A good place to start would seem to be with a dictionary definition:

The English word green, according to the Oxford English Dictionary, is 'a colour intermediate between blue and yellow in the spectrum; of the colour of grass, foliage, an emerald, etc.' Etymologically speaking, the word has Germanic rather than French roots, so entered the English language before the Norman Conquest of 1066 via Old English grene.
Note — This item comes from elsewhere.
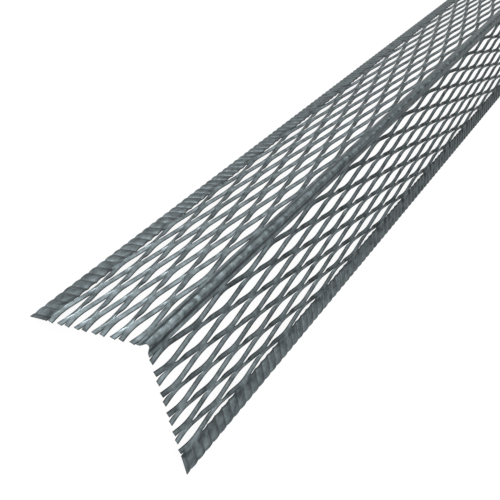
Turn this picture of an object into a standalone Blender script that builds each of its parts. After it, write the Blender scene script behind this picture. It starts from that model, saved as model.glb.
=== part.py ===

It is cognate with words from various other Germanic languages: Old Frisian grēne, meaning 'green, fresh'; Middle Dutch groene, 'green, fresh, youthful, inexperienced, (of food) raw, untreated'; Middle Low German gröne, 'green, greenness, greenery, verdure, grassy ground, fruit, vegetables, greens'; Old High German gruonī, 'green, greenness, verdure, health, vigour'; Old Icelandic grœnn, 'fresh, hopeful, good'; Old Swedish grön, 'green, fresh, new'; Old Danish grøn, 'green, fresh'.

As this etymological salad bar of words shows, the associations of green with freshness, newness, growth, health and vitality were widespread across the Gemanic languages. Interestingly, the Old Danish grøn appears to be derived from the Germanic root word grô-, meaning 'to grow', which is linked in turn to the English word grass.

The first recorded use of green in English, again going by the OED, is in a Latin-Old English glossary in a tenth-century manuscript probably copied at St Augustine's Abbey, Canterbury (British Library MS Cotton Cleopatra* A. III), which glosses the Latin carpassinum as grene gærs (green grass).

Map of Europe showing Germanic language areas (in brown)
(Source: Encyclopaedia Britannica, 1998)

* Sir Robert Cotton, the great seventeenth-century manuscript collector, named all the sub-sections of his collection after the busts of Roman emperors standing at the end of each shelf. His collection, which contains a considerable proportion of all surviving Old and Middle English manuscripts, is now in the British Library (minus the busts).